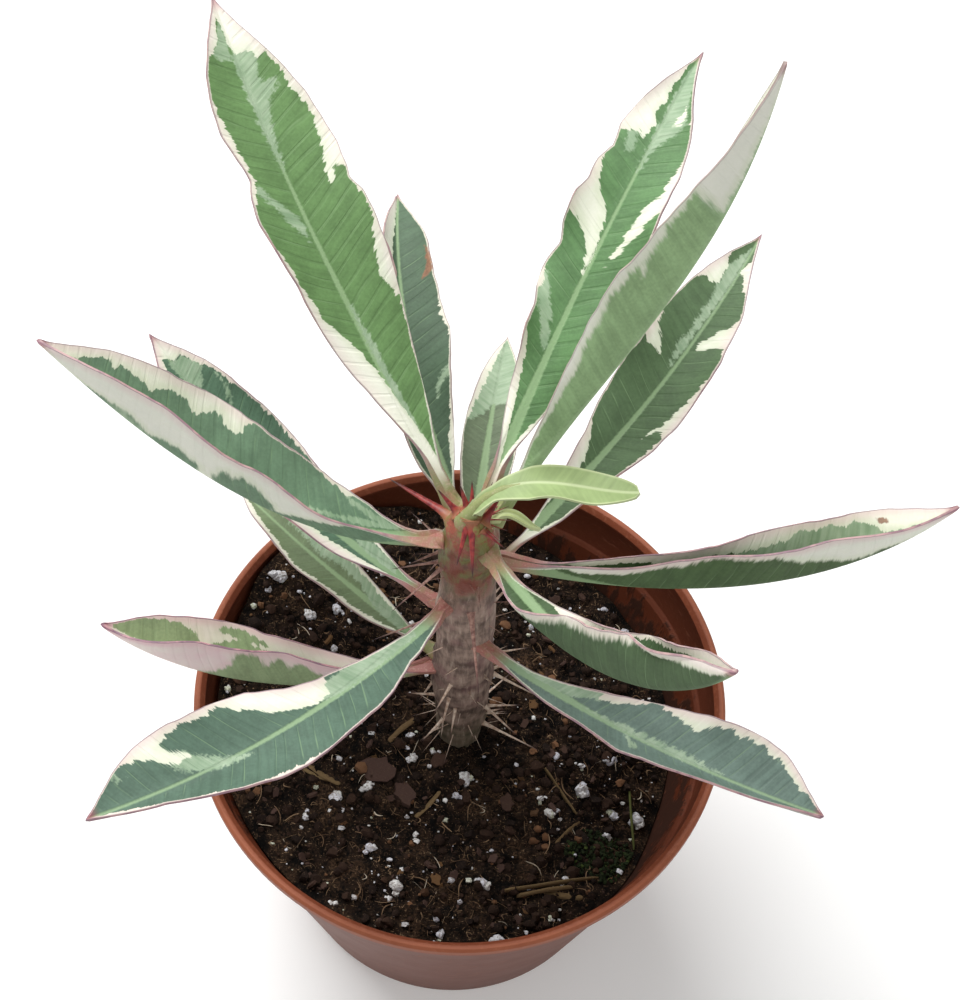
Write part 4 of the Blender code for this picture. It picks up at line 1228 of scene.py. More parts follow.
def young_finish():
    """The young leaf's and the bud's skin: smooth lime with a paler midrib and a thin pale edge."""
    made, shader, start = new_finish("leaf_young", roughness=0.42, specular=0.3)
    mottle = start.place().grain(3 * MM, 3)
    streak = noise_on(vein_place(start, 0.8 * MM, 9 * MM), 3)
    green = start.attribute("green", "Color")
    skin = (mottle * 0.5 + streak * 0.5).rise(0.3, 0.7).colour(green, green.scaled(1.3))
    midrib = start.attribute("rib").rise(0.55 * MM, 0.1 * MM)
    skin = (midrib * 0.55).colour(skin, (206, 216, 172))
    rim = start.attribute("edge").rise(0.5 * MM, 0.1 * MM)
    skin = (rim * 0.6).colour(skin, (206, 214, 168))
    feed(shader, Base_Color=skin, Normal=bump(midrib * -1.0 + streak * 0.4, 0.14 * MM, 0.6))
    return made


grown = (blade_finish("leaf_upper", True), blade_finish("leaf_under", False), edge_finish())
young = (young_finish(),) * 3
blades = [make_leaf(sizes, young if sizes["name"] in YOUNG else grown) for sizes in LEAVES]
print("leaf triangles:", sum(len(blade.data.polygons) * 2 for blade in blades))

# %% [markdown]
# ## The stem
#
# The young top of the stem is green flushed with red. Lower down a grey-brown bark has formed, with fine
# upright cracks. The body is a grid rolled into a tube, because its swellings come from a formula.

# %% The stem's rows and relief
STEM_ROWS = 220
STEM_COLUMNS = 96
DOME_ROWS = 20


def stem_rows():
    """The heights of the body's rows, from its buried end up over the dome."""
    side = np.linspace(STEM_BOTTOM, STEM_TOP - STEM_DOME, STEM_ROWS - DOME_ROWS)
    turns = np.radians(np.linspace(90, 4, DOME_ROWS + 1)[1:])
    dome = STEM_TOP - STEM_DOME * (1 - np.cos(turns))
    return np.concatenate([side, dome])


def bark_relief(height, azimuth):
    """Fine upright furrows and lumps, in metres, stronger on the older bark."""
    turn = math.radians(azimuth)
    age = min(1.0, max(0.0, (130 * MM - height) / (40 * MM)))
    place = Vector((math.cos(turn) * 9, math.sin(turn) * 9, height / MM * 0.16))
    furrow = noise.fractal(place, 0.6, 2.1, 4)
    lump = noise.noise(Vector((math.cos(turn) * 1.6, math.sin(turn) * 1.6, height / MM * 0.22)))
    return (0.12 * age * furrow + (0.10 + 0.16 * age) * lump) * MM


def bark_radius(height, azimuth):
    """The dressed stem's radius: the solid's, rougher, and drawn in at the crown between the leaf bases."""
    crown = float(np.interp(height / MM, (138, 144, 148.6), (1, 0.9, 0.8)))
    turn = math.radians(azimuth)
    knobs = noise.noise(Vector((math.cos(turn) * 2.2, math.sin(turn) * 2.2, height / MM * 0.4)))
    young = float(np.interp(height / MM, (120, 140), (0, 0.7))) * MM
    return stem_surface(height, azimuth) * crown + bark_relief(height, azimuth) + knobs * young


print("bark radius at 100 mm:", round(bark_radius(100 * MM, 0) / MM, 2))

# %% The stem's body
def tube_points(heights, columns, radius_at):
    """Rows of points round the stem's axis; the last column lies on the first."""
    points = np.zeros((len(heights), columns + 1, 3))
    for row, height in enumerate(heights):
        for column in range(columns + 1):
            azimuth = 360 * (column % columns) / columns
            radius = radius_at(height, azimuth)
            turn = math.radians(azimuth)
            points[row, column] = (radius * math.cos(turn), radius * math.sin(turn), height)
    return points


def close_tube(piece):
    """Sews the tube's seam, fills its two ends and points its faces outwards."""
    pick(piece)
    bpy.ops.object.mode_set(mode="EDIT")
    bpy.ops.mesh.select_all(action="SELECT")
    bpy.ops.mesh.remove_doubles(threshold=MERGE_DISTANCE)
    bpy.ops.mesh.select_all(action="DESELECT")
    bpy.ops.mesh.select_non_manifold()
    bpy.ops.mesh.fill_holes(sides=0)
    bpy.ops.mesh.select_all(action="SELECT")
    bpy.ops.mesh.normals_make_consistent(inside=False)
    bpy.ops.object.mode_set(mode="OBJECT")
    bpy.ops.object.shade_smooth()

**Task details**
Take the lines above from the first through the one containing "blade in blades))" and reproduce them exactly; include nothing else.

**Task result**
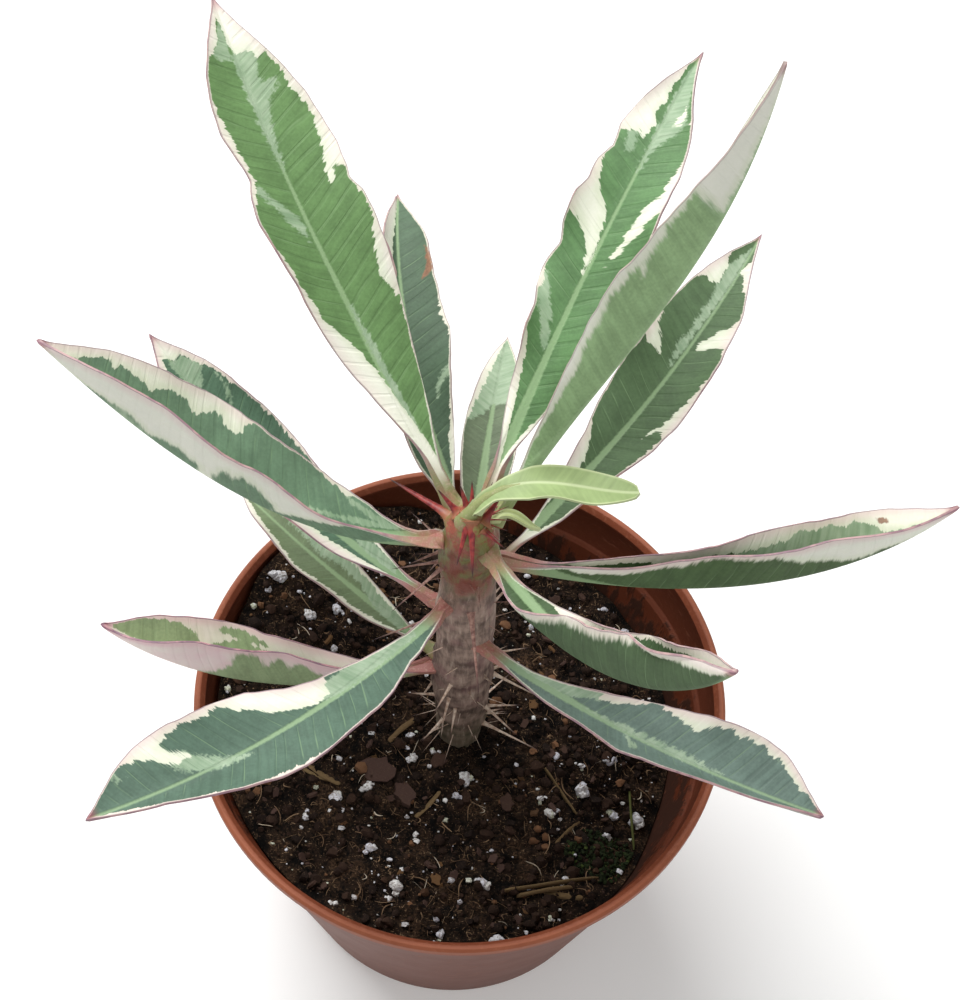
Write part 4 of the Blender code for this picture. It picks up at line 1228 of scene.py. More parts follow.
def young_finish():
    """The young leaf's and the bud's skin: smooth lime with a paler midrib and a thin pale edge."""
    made, shader, start = new_finish("leaf_young", roughness=0.42, specular=0.3)
    mottle = start.place().grain(3 * MM, 3)
    streak = noise_on(vein_place(start, 0.8 * MM, 9 * MM), 3)
    green = start.attribute("green", "Color")
    skin = (mottle * 0.5 + streak * 0.5).rise(0.3, 0.7).colour(green, green.scaled(1.3))
    midrib = start.attribute("rib").rise(0.55 * MM, 0.1 * MM)
    skin = (midrib * 0.55).colour(skin, (206, 216, 172))
    rim = start.attribute("edge").rise(0.5 * MM, 0.1 * MM)
    skin = (rim * 0.6).colour(skin, (206, 214, 168))
    feed(shader, Base_Color=skin, Normal=bump(midrib * -1.0 + streak * 0.4, 0.14 * MM, 0.6))
    return made


grown = (blade_finish("leaf_upper", True), blade_finish("leaf_under", False), edge_finish())
young = (young_finish(),) * 3
blades = [make_leaf(sizes, young if sizes["name"] in YOUNG else grown) for sizes in LEAVES]
print("leaf triangles:", sum(len(blade.data.polygons) * 2 for blade in blades))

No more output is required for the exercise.